#### Raw records ####
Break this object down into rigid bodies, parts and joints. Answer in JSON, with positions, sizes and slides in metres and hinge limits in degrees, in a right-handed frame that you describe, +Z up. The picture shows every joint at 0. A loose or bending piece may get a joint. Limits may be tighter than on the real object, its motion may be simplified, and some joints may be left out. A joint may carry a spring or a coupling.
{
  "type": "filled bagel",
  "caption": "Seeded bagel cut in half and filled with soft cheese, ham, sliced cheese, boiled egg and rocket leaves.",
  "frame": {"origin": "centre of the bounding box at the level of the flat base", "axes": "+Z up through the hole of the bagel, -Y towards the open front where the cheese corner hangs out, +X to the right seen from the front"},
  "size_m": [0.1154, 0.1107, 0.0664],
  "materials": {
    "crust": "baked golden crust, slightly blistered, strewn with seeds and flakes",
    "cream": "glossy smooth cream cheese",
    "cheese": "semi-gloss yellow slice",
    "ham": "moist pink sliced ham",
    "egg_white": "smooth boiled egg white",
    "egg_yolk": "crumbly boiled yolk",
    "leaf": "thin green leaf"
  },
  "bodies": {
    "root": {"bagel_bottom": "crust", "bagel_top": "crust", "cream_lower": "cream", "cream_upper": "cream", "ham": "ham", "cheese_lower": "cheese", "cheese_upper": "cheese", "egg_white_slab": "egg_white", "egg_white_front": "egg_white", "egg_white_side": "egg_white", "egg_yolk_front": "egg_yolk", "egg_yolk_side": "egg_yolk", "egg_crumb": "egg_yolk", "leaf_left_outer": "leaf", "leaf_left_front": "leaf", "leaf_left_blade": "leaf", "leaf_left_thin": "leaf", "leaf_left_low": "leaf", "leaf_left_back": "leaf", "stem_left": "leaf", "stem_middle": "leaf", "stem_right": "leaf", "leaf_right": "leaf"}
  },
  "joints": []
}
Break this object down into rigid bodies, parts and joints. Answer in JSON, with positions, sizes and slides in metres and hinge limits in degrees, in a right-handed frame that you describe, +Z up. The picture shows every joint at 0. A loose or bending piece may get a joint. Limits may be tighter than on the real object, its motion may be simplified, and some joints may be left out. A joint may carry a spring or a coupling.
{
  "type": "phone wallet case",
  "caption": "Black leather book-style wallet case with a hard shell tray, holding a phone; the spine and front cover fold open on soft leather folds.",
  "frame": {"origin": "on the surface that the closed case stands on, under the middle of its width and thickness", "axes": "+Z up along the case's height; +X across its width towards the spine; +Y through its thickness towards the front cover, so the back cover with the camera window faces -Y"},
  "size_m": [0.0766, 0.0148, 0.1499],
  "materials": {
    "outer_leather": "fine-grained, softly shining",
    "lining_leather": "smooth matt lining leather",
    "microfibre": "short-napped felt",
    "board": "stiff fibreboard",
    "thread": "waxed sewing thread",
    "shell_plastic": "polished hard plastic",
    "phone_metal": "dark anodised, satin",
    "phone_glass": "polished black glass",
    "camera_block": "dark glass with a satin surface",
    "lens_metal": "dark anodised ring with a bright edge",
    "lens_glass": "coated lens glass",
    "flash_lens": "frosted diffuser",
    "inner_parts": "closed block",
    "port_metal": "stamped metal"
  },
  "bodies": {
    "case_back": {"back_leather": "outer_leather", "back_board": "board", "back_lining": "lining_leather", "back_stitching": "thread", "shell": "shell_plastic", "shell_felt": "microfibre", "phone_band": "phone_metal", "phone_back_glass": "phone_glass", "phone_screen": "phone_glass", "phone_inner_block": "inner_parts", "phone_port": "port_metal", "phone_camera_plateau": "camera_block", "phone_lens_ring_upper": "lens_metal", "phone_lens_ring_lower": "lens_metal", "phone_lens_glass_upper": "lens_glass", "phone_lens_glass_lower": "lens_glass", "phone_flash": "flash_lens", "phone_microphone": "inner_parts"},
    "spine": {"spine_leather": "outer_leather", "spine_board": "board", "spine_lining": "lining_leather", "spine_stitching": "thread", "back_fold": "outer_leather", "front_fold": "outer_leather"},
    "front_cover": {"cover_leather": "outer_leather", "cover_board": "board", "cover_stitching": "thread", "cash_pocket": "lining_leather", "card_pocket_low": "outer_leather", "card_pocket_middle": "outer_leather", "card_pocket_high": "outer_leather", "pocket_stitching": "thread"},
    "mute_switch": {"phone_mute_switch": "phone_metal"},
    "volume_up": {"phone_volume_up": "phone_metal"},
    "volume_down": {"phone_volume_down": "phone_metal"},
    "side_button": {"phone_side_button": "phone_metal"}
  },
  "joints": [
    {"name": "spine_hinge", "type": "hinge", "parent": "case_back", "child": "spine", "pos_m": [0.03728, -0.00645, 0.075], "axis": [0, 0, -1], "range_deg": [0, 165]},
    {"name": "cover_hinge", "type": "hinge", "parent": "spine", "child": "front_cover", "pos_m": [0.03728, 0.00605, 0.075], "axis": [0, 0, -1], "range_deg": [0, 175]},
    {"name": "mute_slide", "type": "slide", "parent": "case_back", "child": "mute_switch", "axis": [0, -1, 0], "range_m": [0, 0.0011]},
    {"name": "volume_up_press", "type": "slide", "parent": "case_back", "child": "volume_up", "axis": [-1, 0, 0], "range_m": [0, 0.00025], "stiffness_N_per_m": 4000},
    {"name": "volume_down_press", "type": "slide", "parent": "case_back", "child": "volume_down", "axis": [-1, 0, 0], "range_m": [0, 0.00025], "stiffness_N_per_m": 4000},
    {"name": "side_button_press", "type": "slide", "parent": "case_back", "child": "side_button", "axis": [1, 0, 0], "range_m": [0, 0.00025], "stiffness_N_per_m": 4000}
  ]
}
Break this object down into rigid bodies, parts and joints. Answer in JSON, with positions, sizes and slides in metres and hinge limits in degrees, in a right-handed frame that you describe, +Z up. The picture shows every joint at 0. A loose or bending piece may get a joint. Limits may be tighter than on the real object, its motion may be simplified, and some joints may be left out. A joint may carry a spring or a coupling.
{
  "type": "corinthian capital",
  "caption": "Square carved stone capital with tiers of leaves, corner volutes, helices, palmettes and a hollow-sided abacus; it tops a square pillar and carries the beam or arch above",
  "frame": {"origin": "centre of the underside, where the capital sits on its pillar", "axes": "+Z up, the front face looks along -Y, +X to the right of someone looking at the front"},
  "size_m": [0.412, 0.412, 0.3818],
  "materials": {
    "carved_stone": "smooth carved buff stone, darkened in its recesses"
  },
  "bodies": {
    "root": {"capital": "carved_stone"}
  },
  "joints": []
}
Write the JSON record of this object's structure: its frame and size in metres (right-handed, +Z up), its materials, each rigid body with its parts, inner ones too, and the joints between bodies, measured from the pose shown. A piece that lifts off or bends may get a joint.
####
Please quote the records above exactly, without skipping a line.

* Answer to this problem *
Break this object down into rigid bodies, parts and joints. Answer in JSON, with positions, sizes and slides in metres and hinge limits in degrees, in a right-handed frame that you describe, +Z up. The picture shows every joint at 0. A loose or bending piece may get a joint. Limits may be tighter than on the real object, its motion may be simplified, and some joints may be left out. A joint may carry a spring or a coupling.
{
  "type": "filled bagel",
  "caption": "Seeded bagel cut in half and filled with soft cheese, ham, sliced cheese, boiled egg and rocket leaves.",
  "frame": {"origin": "centre of the bounding box at the level of the flat base", "axes": "+Z up through the hole of the bagel, -Y towards the open front where the cheese corner hangs out, +X to the right seen from the front"},
  "size_m": [0.1154, 0.1107, 0.0664],
  "materials": {
    "crust": "baked golden crust, slightly blistered, strewn with seeds and flakes",
    "cream": "glossy smooth cream cheese",
    "cheese": "semi-gloss yellow slice",
    "ham": "moist pink sliced ham",
    "egg_white": "smooth boiled egg white",
    "egg_yolk": "crumbly boiled yolk",
    "leaf": "thin green leaf"
  },
  "bodies": {
    "root": {"bagel_bottom": "crust", "bagel_top": "crust", "cream_lower": "cream", "cream_upper": "cream", "ham": "ham", "cheese_lower": "cheese", "cheese_upper": "cheese", "egg_white_slab": "egg_white", "egg_white_front": "egg_white", "egg_white_side": "egg_white", "egg_yolk_front": "egg_yolk", "egg_yolk_side": "egg_yolk", "egg_crumb": "egg_yolk", "leaf_left_outer": "leaf", "leaf_left_front": "leaf", "leaf_left_blade": "leaf", "leaf_left_thin": "leaf", "leaf_left_low": "leaf", "leaf_left_back": "leaf", "stem_left": "leaf", "stem_middle": "leaf", "stem_right": "leaf", "leaf_right": "leaf"}
  },
  "joints": []
}
Break this object down into rigid bodies, parts and joints. Answer in JSON, with positions, sizes and slides in metres and hinge limits in degrees, in a right-handed frame that you describe, +Z up. The picture shows every joint at 0. A loose or bending piece may get a joint. Limits may be tighter than on the real object, its motion may be simplified, and some joints may be left out. A joint may carry a spring or a coupling.
{
  "type": "phone wallet case",
  "caption": "Black leather book-style wallet case with a hard shell tray, holding a phone; the spine and front cover fold open on soft leather folds.",
  "frame": {"origin": "on the surface that the closed case stands on, under the middle of its width and thickness", "axes": "+Z up along the case's height; +X across its width towards the spine; +Y through its thickness towards the front cover, so the back cover with the camera window faces -Y"},
  "size_m": [0.0766, 0.0148, 0.1499],
  "materials": {
    "outer_leather": "fine-grained, softly shining",
    "lining_leather": "smooth matt lining leather",
    "microfibre": "short-napped felt",
    "board": "stiff fibreboard",
    "thread": "waxed sewing thread",
    "shell_plastic": "polished hard plastic",
    "phone_metal": "dark anodised, satin",
    "phone_glass": "polished black glass",
    "camera_block": "dark glass with a satin surface",
    "lens_metal": "dark anodised ring with a bright edge",
    "lens_glass": "coated lens glass",
    "flash_lens": "frosted diffuser",
    "inner_parts": "closed block",
    "port_metal": "stamped metal"
  },
  "bodies": {
    "case_back": {"back_leather": "outer_leather", "back_board": "board", "back_lining": "lining_leather", "back_stitching": "thread", "shell": "shell_plastic", "shell_felt": "microfibre", "phone_band": "phone_metal", "phone_back_glass": "phone_glass", "phone_screen": "phone_glass", "phone_inner_block": "inner_parts", "phone_port": "port_metal", "phone_camera_plateau": "camera_block", "phone_lens_ring_upper": "lens_metal", "phone_lens_ring_lower": "lens_metal", "phone_lens_glass_upper": "lens_glass", "phone_lens_glass_lower": "lens_glass", "phone_flash": "flash_lens", "phone_microphone": "inner_parts"},
    "spine": {"spine_leather": "outer_leather", "spine_board": "board", "spine_lining": "lining_leather", "spine_stitching": "thread", "back_fold": "outer_leather", "front_fold": "outer_leather"},
    "front_cover": {"cover_leather": "outer_leather", "cover_board": "board", "cover_stitching": "thread", "cash_pocket": "lining_leather", "card_pocket_low": "outer_leather", "card_pocket_middle": "outer_leather", "card_pocket_high": "outer_leather", "pocket_stitching": "thread"},
    "mute_switch": {"phone_mute_switch": "phone_metal"},
    "volume_up": {"phone_volume_up": "phone_metal"},
    "volume_down": {"phone_volume_down": "phone_metal"},
    "side_button": {"phone_side_button": "phone_metal"}
  },
  "joints": [
    {"name": "spine_hinge", "type": "hinge", "parent": "case_back", "child": "spine", "pos_m": [0.03728, -0.00645, 0.075], "axis": [0, 0, -1], "range_deg": [0, 165]},
    {"name": "cover_hinge", "type": "hinge", "parent": "spine", "child": "front_cover", "pos_m": [0.03728, 0.00605, 0.075], "axis": [0, 0, -1], "range_deg": [0, 175]},
    {"name": "mute_slide", "type": "slide", "parent": "case_back", "child": "mute_switch", "axis": [0, -1, 0], "range_m": [0, 0.0011]},
    {"name": "volume_up_press", "type": "slide", "parent": "case_back", "child": "volume_up", "axis": [-1, 0, 0], "range_m": [0, 0.00025], "stiffness_N_per_m": 4000},
    {"name": "volume_down_press", "type": "slide", "parent": "case_back", "child": "volume_down", "axis": [-1, 0, 0], "range_m": [0, 0.00025], "stiffness_N_per_m": 4000},
    {"name": "side_button_press", "type": "slide", "parent": "case_back", "child": "side_button", "axis": [1, 0, 0], "range_m": [0, 0.00025], "stiffness_N_per_m": 4000}
  ]
}
Break this object down into rigid bodies, parts and joints. Answer in JSON, with positions, sizes and slides in metres and hinge limits in degrees, in a right-handed frame that you describe, +Z up. The picture shows every joint at 0. A loose or bending piece may get a joint. Limits may be tighter than on the real object, its motion may be simplified, and some joints may be left out. A joint may carry a spring or a coupling.
{
  "type": "corinthian capital",
  "caption": "Square carved stone capital with tiers of leaves, corner volutes, helices, palmettes and a hollow-sided abacus; it tops a square pillar and carries the beam or arch above",
  "frame": {"origin": "centre of the underside, where the capital sits on its pillar", "axes": "+Z up, the front face looks along -Y, +X to the right of someone looking at the front"},
  "size_m": [0.412, 0.412, 0.3818],
  "materials": {
    "carved_stone": "smooth carved buff stone, darkened in its recesses"
  },
  "bodies": {
    "root": {"capital": "carved_stone"}
  },
  "joints": []
}
Write the JSON record of this object's structure: its frame and size in metres (right-handed, +Z up), its materials, each rigid body with its parts, inner ones too, and the joints between bodies, measured from the pose shown. A piece that lifts off or bends may get a joint.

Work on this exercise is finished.